Each member of a limited liability company should construct an investment representation letter. This document will offer a measure of protection to the business because the member being admitted makes certain representation regarding qualifications and his or her overall ability to serve as a member of the formation. Moreover, the investment representation letter will make representations regarding investment objectives.

File Articles of Organization:
The LLC will become legitimate when you prepare and file articles of organization. This one-page document will include all the necessary information regarding your formation including the following: • The name of your Limited Liability Company
The name and address of your agent for service of process—this individual or entity is authorized to receive and evaluate legal papers on behalf of your entity • A formal statement that illuminates the purpose of the LLC
The names of initial managers or members (this is optional)
You will file articles of organization with your secretary of state in the state of organization. Nearly all state governments will offer sample articles of organization on their websites.
Order the LLC Kit:
LLC kits are filing resources used to hold all records (operating agreements, minutes of meetings, business licenses, tax filings, articles of organization, membership ledgers) associated with your LLC. These kits are not required by law.

Choose Managers:

Once you have filed your articles of organization, the next step is to decide the specific formation of your LLC: you must choose between a member-managed LLC or a manager-managed LLC. The choice is not absolute—a member-managed LLC can switch to the manager-managed format following a vote. A member-managed LLC is operated by the owners of the formation, similar to how a general partnership is run. Smaller Limited Liability Companies typically opt for the member-managed formation, because of simplicity—a member-managed LLC does not require an appointment of managers. 
A manager-managed LLC requires members to agree on a number of business aspects–including the number of managers–before the company can conduct business. Once you determine the management structure and the number of managers, you must select the appropriate provisions and document them in your operating agreement. For example, if your LLC is manager-managed, you must select the initial managers and name them in your operating agreement.

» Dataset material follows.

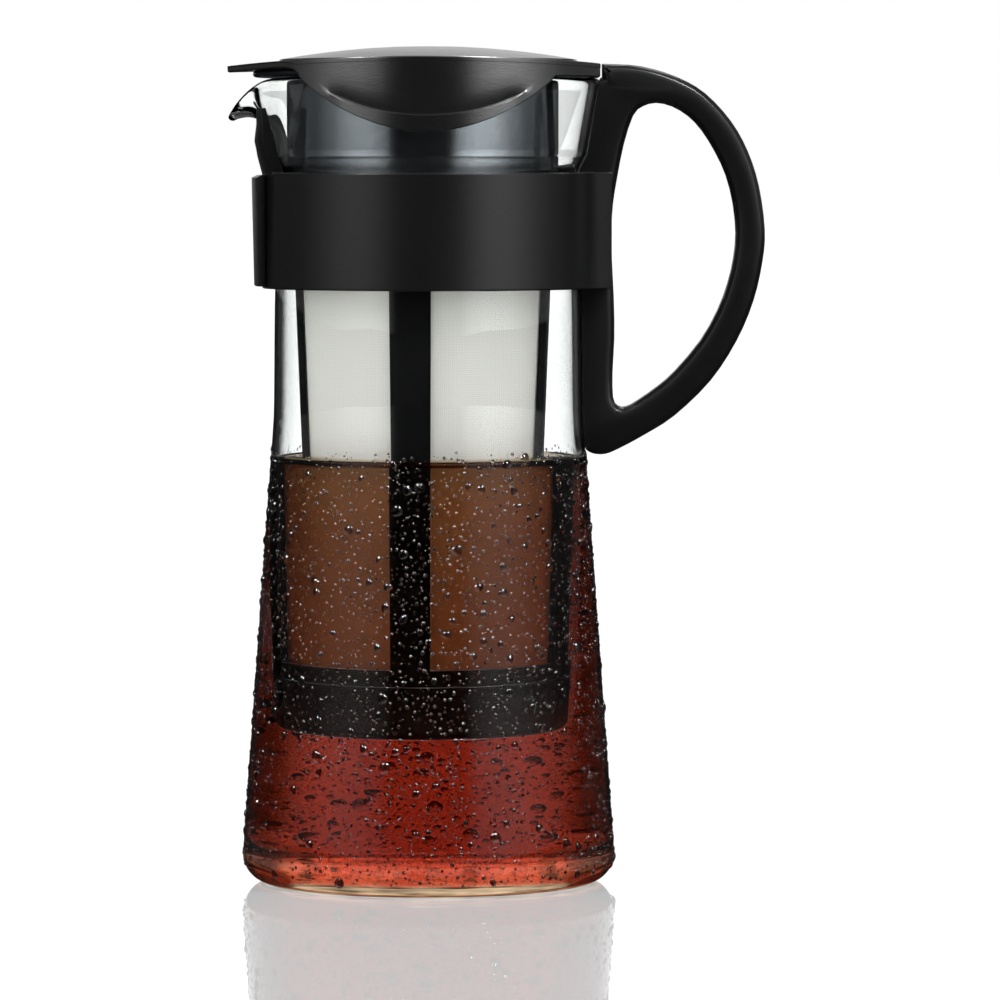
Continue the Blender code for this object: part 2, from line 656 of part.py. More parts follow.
# Basket cup: the closed bottom of the basket, a push-in moulding with a spigot inside the lower ring
cup_top = FRAME_FOOT - GAP
cup_out = basket_radius(FRAME_FOOT)
cup_low = cup_out - taper * (cup_top - CUP_FOOT)
spigot_out = cup_out - FRAME_WALL - GAP
cup_in = cup_low - FRAME_WALL
cup = lathe(
    "basket_cup",
    [
        (0.0, CUP_FOOT + FRAME_WALL),
        *arc((cup_in - CUP_CORNER / 2, CUP_FOOT + FRAME_WALL + CUP_CORNER / 2), CUP_CORNER / 2, -90.0, 0.0, 2),
        (spigot_out - FRAME_WALL, cup_top - SPIGOT),
        (spigot_out - FRAME_WALL, FRAME_FOOT + SPIGOT),
        (spigot_out, FRAME_FOOT + SPIGOT),
        (spigot_out, cup_top),
        (cup_out, cup_top),
        *arc((cup_low - CUP_CORNER, CUP_FOOT + CUP_CORNER), CUP_CORNER, 0.0, -90.0, 3),
        (0.0, CUP_FOOT),
    ],
    FRAME_STEPS,
)
cup.data.materials.append(BLACK)
cup.location.x = STRAINER_X

# Lid: a polypropylene cap with a domed top, a tongue over the beak, a skirt round the flange and a
# crescent apron at the front and the back to hold it by
LID_WALL = 0.0016
LID_RISE = 0.0030  # from the flange up to the front and back edges of the arched top
LID_ARCH = 0.0014  # how much lower the arch is at the handle end
TONGUE_REACH = 0.0073  # how far the tongue stands out past the plain rim
TONGUE_WALL = 0.0016
TONGUE_ROOT_HALF = 0.0300
TONGUE_TIP_HALF = 0.0055
APRON_DROP = 0.0139  # below the skirt's edge
APRON_HALF = 0.0318
DOME_INSET = 0.0077  # from the lid's edge to the dome's
DOME_RISE = 0.0031  # from the arched top's highest line to the middle of the dome
DOME_SAG = 0.0034
GRIP_RISE = 0.0008  # how far the raised crescent stands out
GRIP_BAND = 0.0036  # its height at the middle
PLUG_CLEAR = 0.0021  # from the ring under the lid to the inside of the collar
PLUG_DROP = 0.0040
LID_STEPS = 60

skirt_in = RIM_RADIUS + GAP
lid_radius = skirt_in + LID_WALL
lid_end = RIM_RADIUS
tongue_tip = RIM_RADIUS + TONGUE_REACH
dome_radius = lid_radius - DOME_INSET
plug_radius = collar_in - PLUG_CLEAR
skirt_low = RIM_HEIGHT + GAP
plate_low = flange_top + GAP
lid_top = flange_top + LID_RISE
side = math.degrees(math.acos(lid_end / lid_radius))
root = math.degrees(math.asin(TONGUE_ROOT_HALF / lid_radius))


def lid_plan(rim, end, tip, tip_half):
    """The lid's outline from above: a circle with a flat at the handle and a tongue over the beak."""
    flat = math.degrees(math.acos(end / rim))
    upper = [polar(rim, flat + (180 - root - flat) * i / 22) for i in range(23)]
    x_root, y_root = upper[-1]
    x_near = x_root - (tip + x_root) * 0.52
    nose = curve_path([(x_root, y_root), (x_near, y_root * 0.62), (-tip + tip_half * 0.25, tip_half)], 4)
    nose += [(-tip, tip_half * 0.45)]
    half = [*upper, *nose[1:]]
    return half + [(x, -y) for x, y in reversed(half)]


def arch(x):
    """Height of the arched top above a place along the lid."""
    return lid_top - LID_ARCH * (x / lid_end) ** 2


def apron_edge(drop, half, steps):
    """The crescent's lower edge as (x, z) points, from the spout side to the handle side."""
    points = []
    for i in range(steps + 1):
        u = -1 + 2 * i / steps
        points.append((half * u, skirt_low - drop * math.cos(u * math.pi / 2) ** 0.8))
    return points


beak_side = lid_radius * math.cos(math.radians(root))
under = [(-tongue_tip - CUT, arch(tongue_tip) - TONGUE_WALL), (-beak_side, plate_low)]
under += apron_edge(APRON_DROP, APRON_HALF, 20)
under += [(lid_end + CUT, skirt_low)]
over = [(lid_end + CUT, arch(lid_end))]
over += [(lid_end - (lid_end + tongue_tip) * i / 12, arch(lid_end - (lid_end + tongue_tip) * i / 12)) for i in range(13)]
over += [(-tongue_tip - CUT, arch(tongue_tip))]
lid_side = plate("lid_side", [under + over], -lid_radius - CUT, lid_radius + CUT, "XZ")
plan = lid_plan(lid_radius, lid_end, tongue_tip, TONGUE_TIP_HALF)
lid = plate("lid", [plan], skirt_low - APRON_DROP - CUT, lid_top + CUT, home=parts)
combine(lid, lid_side, "INTERSECT")

grip_shell = lathe(
    "grip_shell",
    [
        (lid_radius + GRIP_RISE, skirt_low),
        (lid_radius + GRIP_RISE, skirt_low - APRON_DROP - CUT),
        (skirt_in - LID_WALL, skirt_low - APRON_DROP - CUT),
        (skirt_in - LID_WALL, skirt_low),
    ],
    LID_STEPS,
    cutters,
)
grip_shell = settle(grip_shell)
grip_low = apron_edge(APRON_DROP, APRON_HALF * 0.92, 16)
grip_high = apron_edge(APRON_DROP - GRIP_BAND, APRON_HALF * 0.86, 16)
grip = plate("grip_ridge", [grip_low[1:-1] + list(reversed(grip_high[2:-2]))], -lid_radius * 2, lid_radius * 2, "XZ")
combine(grip, grip_shell, "INTERSECT")
grip = settle(grip)
combine(lid, grip, "UNION")

dome_edge = lid_top + DOME_RISE - DOME_SAG
dome_profile = [(0.0, lid_top + DOME_RISE)]
for i in range(1, 8):
    r = dome_radius * i / 7
    dome_profile.append((r, lid_top + DOME_RISE - DOME_SAG * (r / dome_radius) ** 2))
dome_profile += [(dome_radius, plate_low + LID_WALL / 2), (0.0, plate_low + LID_WALL / 2)]
combine(lid, settle(lathe("dome", dome_profile, LID_STEPS, cutters)), "UNION")

hollow_end = lid_end - LID_WALL
hollow_flat = math.degrees(math.acos(hollow_end / skirt_in))
hollow_plan = [polar(skirt_in, hollow_flat + (360 - 2 * hollow_flat) * i / LID_STEPS) for i in range(LID_STEPS + 1)]
hollow = plate("lid_hollow", [hollow_plan], skirt_low - APRON_DROP - CUT * 2, plate_low)
combine(lid, hollow, "DIFFERENCE")
seat_plan = [(x + STRAINER_X, y) for x, y in arc((0.0, 0.0), flange_radius + GAP, 0.0, 360.0, LID_STEPS)[:-1]]
seat = plate("flange_seat", [seat_plan], flange_low - CUT, plate_low + GAP)
combine(lid, seat, "DIFFERENCE")
plug_in = plug_radius - LID_WALL
under_dome = [(0.0, lid_top + DOME_RISE - LID_WALL)]
for i in range(1, 4):
    r = plug_in * i / 3
    under_dome.append((r, lid_top + DOME_RISE - LID_WALL - DOME_SAG * (r / dome_radius) ** 2))
under_dome += [(plug_in, plate_low - CUT), (0.0, plate_low - CUT)]
combine(lid, settle(lathe("under_dome", under_dome, LID_STEPS, cutters)), "DIFFERENCE")
plug = lathe(
    "plug_ring",
    [
        (plug_radius, plate_low + LID_WALL / 3),
        (plug_radius, plate_low - PLUG_DROP),
        (plug_in - GAP, plate_low - PLUG_DROP),
        (plug_in - GAP, plate_low + LID_WALL / 3),
    ],
    LID_STEPS,
    cutters,
)
combine(lid, settle(plug), "UNION")
lid.data.materials.append(finish("lid_polypropylene", "191a1c", 0.4))
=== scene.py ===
import math
import random

import bmesh
import bpy
import numpy as np
from mathutils import Matrix, Vector


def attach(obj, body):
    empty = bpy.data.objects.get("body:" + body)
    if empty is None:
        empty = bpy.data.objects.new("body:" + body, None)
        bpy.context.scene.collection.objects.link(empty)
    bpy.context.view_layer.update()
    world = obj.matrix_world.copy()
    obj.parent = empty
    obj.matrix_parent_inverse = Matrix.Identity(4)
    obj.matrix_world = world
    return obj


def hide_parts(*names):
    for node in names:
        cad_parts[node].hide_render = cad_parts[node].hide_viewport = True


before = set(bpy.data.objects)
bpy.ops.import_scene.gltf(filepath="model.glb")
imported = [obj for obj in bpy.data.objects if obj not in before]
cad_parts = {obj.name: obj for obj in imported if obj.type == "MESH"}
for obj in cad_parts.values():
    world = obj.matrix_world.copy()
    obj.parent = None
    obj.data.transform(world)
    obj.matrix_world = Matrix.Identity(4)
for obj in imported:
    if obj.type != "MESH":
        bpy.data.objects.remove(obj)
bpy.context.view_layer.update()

# The table. The pot stands on a glossy white acrylic sheet, in front of a white background. The sheet is poured
# and polished, so it mirrors the pot sharply and faintly, and it glows softly from the light that it passes on.
EYE_HEIGHT = 0.1813
EYE_DISTANCE = 1.65
AIM_X = 0.0181
AIM_HEIGHT = 0.0966
LENS_MM = 235.0
SENSOR_MM = 36.0
FLOOR_HALF = 20.0
SHEET_DEPTH = 0.00006
FILM_DEPTH = 0.00002
GLOW_NEAR, GLOW_FAR = 0.36, 0.42
GLOW_SPAN = (0.3, 3.0)  # how far from the pot the glow starts to rise, and where it ends
LIT_RADIUS = 0.15  # what light inside the glass still sees of the sheet
LIT_FADE = 1.3


def hex_colour(text):
    """An sRGB hex colour as a linear one."""
    channels = [int(text[i : i + 2], 16) / 255 for i in (0, 2, 4)]
    return [c / 12.92 if c <= 0.04045 else ((c + 0.055) / 1.055) ** 2.4 for c in channels] + [1.0]


def add_node(tree, kind, values=None, links=None, **settings):
    """Adds a node, sets its properties and input values, and links its inputs from other nodes' outputs."""
    made = tree.nodes.new(kind)
    for name, value in settings.items():
        setattr(made, name, value)
    for name, value in (values or {}).items():
        made.inputs[name].default_value = value
    for name, output in (links or {}).items():
        tree.links.new(output, made.inputs[name])
    return made


def ramp(tree, value, start, end, low=0.0, high=1.0, smooth=True):
    """Maps a value that runs from start to end to one that runs from low to high."""
    made = add_node(
        tree, "ShaderNodeMapRange", {"From Min": start, "From Max": end, "To Min": low, "To Max": high},
        {"Value": value}, interpolation_type="SMOOTHSTEP" if smooth else "LINEAR",
    )
    return made.outputs[0]


def mixed(tree, share, first, second, kind="FLOAT"):
    """A number or a colour between two, each a plain value or another node's output."""
    made = add_node(tree, "ShaderNodeMix", links={0: share}, data_type=kind)
    entry = 6 if kind == "RGBA" else 2
    for socket, value in ((entry, first), (entry + 1, second)):
        if isinstance(value, bpy.types.NodeSocket):
            tree.links.new(value, made.inputs[socket])
        else:
            made.inputs[socket].default_value = value
    return made.outputs[2 if kind == "RGBA" else 0]


def product(tree, first, second):
    """Two outputs multiplied."""
    return add_node(tree, "ShaderNodeMath", None, {0: first, 1: second}, operation="MULTIPLY").outputs[0]


def ever(tree, depth):
    """1 where a ray has had any of these bounces, and 0 where it has had none."""
    return add_node(tree, "ShaderNodeMath", {1: 1.0}, {0: depth}, operation="MINIMUM").outputs[0]


def new_material(name):
    """An empty node material with its output."""
    material = bpy.data.materials.new(name)
    material.use_nodes = True
    material.node_tree.nodes.clear()
    return material, material.node_tree, material.node_tree.nodes.new("ShaderNodeOutputMaterial")


def new_piece(name, shape, *materials):
    """Puts a finished mesh in the scene as one object at the origin."""
    mesh = bpy.data.meshes.new(name)
    shape.to_mesh(mesh)
    shape.free()
    for material in materials:
        mesh.materials.append(material)
    made = bpy.data.objects.new(name, mesh)
    bpy.context.scene.collection.objects.link(made)
    return made


def level_sheet(name, depth, material):
    """A wide sheet of the table, just below the pot's foot."""
    shape = bmesh.new()
    bmesh.ops.create_grid(shape, x_segments=1, y_segments=1, size=FLOOR_HALF)
    bmesh.ops.translate(shape, verts=shape.verts, vec=(0, 0, -depth))
    new_piece(name, shape, material)


eye = bpy.data.objects.new("camera", bpy.data.cameras.new("camera"))
eye.data.lens = LENS_MM
eye.data.sensor_width = SENSOR_MM
eye.location = (AIM_X, -EYE_DISTANCE, EYE_HEIGHT)
aim = Vector((AIM_X, 0.0, AIM_HEIGHT)) - eye.location
eye.rotation_euler = aim.to_track_quat("-Z", "Y").to_euler()
bpy.context.scene.collection.objects.link(eye)
bpy.context.scene.camera = eye
bpy.context.scene.view_settings.view_transform = "Standard"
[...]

Prepare the Operating Agreement:
An operating agreement will govern your LLC’s internal operations, including voting requirements, elections, meetings and the specific powers of the formation’s members and managers. An LLC operating agreement is a 5 to 20 page document and is kept confidential—keep your operating agreement with your company’s core records. A number of states will not require you to construct an operating agreement, however, it is foolish to start an LLC without the document. 
If you do not adopt an operating agreement your business will be solely governed by the state’s default laws. Moreover, an operating agreement will protect you and your members from personal liability. In your operating agreement you must define the percentage of ownership and the distribution of shares. These fundamental aspects should be set forth in writing; an affirmed record will eliminate any disputes that may arise in the future with respect to ownership.

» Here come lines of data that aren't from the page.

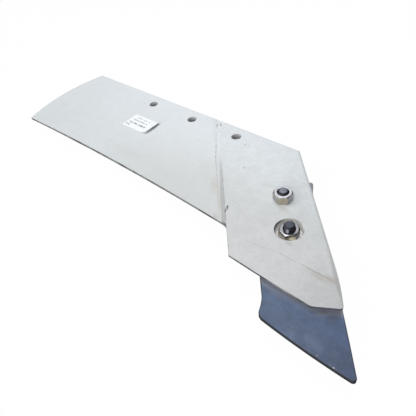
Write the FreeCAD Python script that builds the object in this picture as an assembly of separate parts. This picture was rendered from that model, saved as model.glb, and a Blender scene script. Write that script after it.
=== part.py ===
import FreeCAD, Part
import math
import os

# Plough share with a bolted chisel, in millimetres.
# Origin: centre of the middle share-bolt hole on the back face.
# +X runs along the top edge from heel to nose, +Y towards the top edge, +Z out of the back face.
# The nose plane leans back from the blade about the top edge, and its parts are built flat, then tilted.

# Blade
plate_thickness = 12.0
blade_width = 145.7
blade_taper = 1.4
cutting_edge_hollow = 4.6
edge_thickness = 3.0
blade_bevel_width = 35.0
heel_reach = 230.5
heel_slant = 3.5
heel_bulge = 12.8

# Share-bolt holes
hole_count = 3
hole_pitch = 80.0
hole_edge_distance = 18.0
hole_diameter = 13.0
countersink_diameter = 26.0

# Nose
nose_reach = 164.0
nose_width = 95.4
nose_drop = 31.9
nose_edge_rise = 1.4
nose_edge_bulge = 0.5
nose_lean = 1.95
nose_bevel_width = 16.0
landside_angle = 46.85
landside_curve_radius = 260.0
landside_curve_turn = 9.6
toe_side_rise = 13.9
toe_angle = 31.5
joggle_run = 6.5
joggle_soft_handle = 0.6
joggle_crisp_handle = 0.15
nose_top_radius = 3.0
toe_side_radius = 3.0
toe_edge_radius = 9.0
step_radius = 14.0

# Chisel
chisel_thickness = 16.0
chisel_width = 66.1
chisel_angle = 49.5
chisel_reach = 30.0
chisel_edge_turn = 0.9
chisel_edge_bulge = 1.6
chisel_top_margin = 38.2
chisel_edge_distance = 34.6
chisel_side_bulge = 2.1
chisel_end_flare = 3.7
chisel_end_flare_length = 19.4
chisel_end_flare_radius = 40.0
chisel_flare = 5.8
chisel_flare_length = 24.0
chisel_edge_thickness = 4.5
chisel_bevel_width = 42.0
chisel_corner_radius = 8.5
chisel_end_radius = 4.0
chisel_tip_radius = 3.0
chisel_edge_radius = 1.2

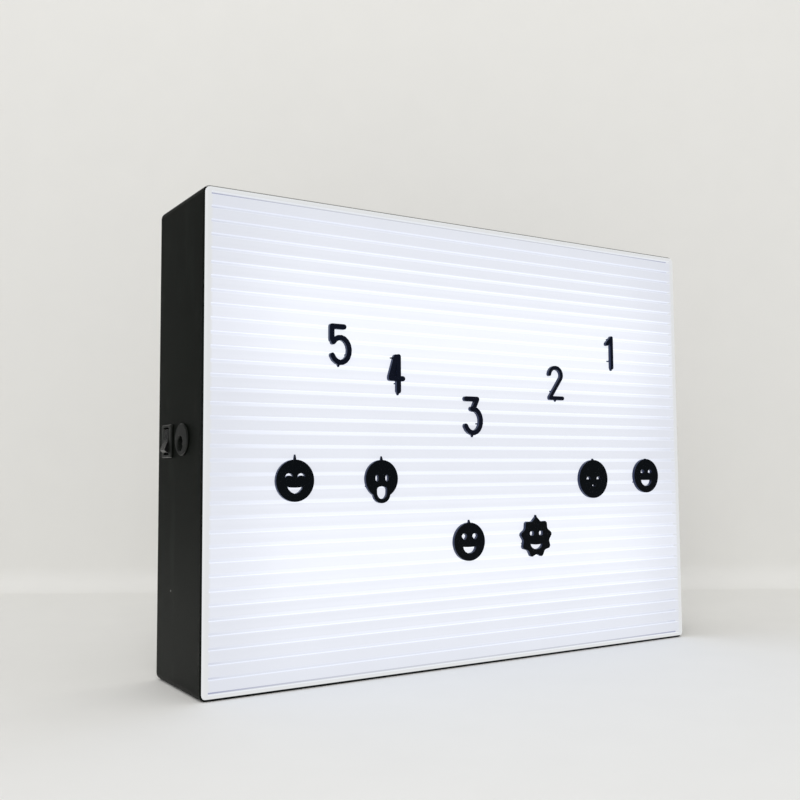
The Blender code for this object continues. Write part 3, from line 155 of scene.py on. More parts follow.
class LightBoxCase(PropertyGroup):
    """Moulded black case and battery door."""

    colour: colour_property("Colour", "Colour of the moulded plastic", (0.0031, 0.0047, 0.0031))
    roughness: share_property("Roughness", "Roughness of the textured walls", 0.50)
    gloss: share_property("Gloss", "Strength of the reflections", 0.10)
    grain: length_property("Grain", "Size of one grain of the mould texture", 0.00042)
    grain_depth: length_property("Grain Depth", "Depth of the mould texture", 0.000010)
    dust: share_property("Dust", "Amount of fine dust", 0.35)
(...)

Secure a Federal Tax Identification Number

Because a Limited Liability Company is a legal entity, federal law requires that you possess a Federal Employer ID Number. Furthermore, the majority of lenders will ask for the employer identification number for opening a bank account or lending funds to your LLC. To obtain an EIN, fill out form SS-r (the Application for Employer Identification Number) or apply online through the Internal Revenue Service website.
In order to form an LLC business, members must choose a business name, file the appropriate paperwork, form an operating agreement, and acquire the necessary licenses and permits. When choosing an appropriate LLC business name, members must be sure that their name will comply with the rules and regulations of their jurisdiction.
Many people will consult an attorney to be sure that they are operating within the regulations of their state. People may also choose to consult the corporations office of the secretary of state’s office, because this office will contain the files of all LLCs within the state. An LLC business name cannot be identical to another LLC that already exists. Generally, state will also have certain words that are restricted from use. The corporations office will be able to inform members of which words are prohibited.
Also, a business name must indicate that it is in fact an LLC. This is usually done by including these initials (LLC) after the name. Sometimes a corporations office will allow a person to reserve a business name for a certain period of time. By paying a small fee, people can ensure that no one will use their desired business name while they are still filing paperwork.
There is specific paperwork that must be filed with the state’s corporations office in order to register an LLC business. This paperwork is usually referred to as the articles of organization, or the certificate of formation. LLC formation requires that the members pay a filing fee, which is typically between $100-$800.
The articles of organization are generally simple documents that require the LLC business name, the address, and the names of all members. This can be done with the aid of an attorney, or on one’s own at the corporations filing office. This paperwork will also require a named registered agent. This person can be an attorney or one of the members of the LLC business. This is the person that will be responsible for processing legal documents in the event that the LLC is involved in a lawsuit.
Creating an LLC operating agreement is an important part of forming an LLC business. Depending on state laws, this document may also have to be filed at the corporations office along with the articles of organization. Even if this is not required in a certain jurisdiction, it is still necessary to create this document, because it will outline essential areas of the business.
Operating agreements include the names of all members of the LLC, and their specific rights and responsibilities. This will include the exact percentage of the business that each person owns, how much was invested, and whether or not this money will be returned.
Sometimes all members will have an equal share of the business, but other times it will not be divided equally. Therefore, it is important that the operating agreement specify how much say each person will have in making important decisions. It will also include a plan of action in the event that a member dies or desires to sell his or her share of the business. 
After all of this paperwork is filed with the corporations office, the LLC business formation is complete. However, once a business begins to operate, they will also be required to obtain certain other licenses and permits. These are documents such as a tax registration certificate, zoning permit, business license, etc.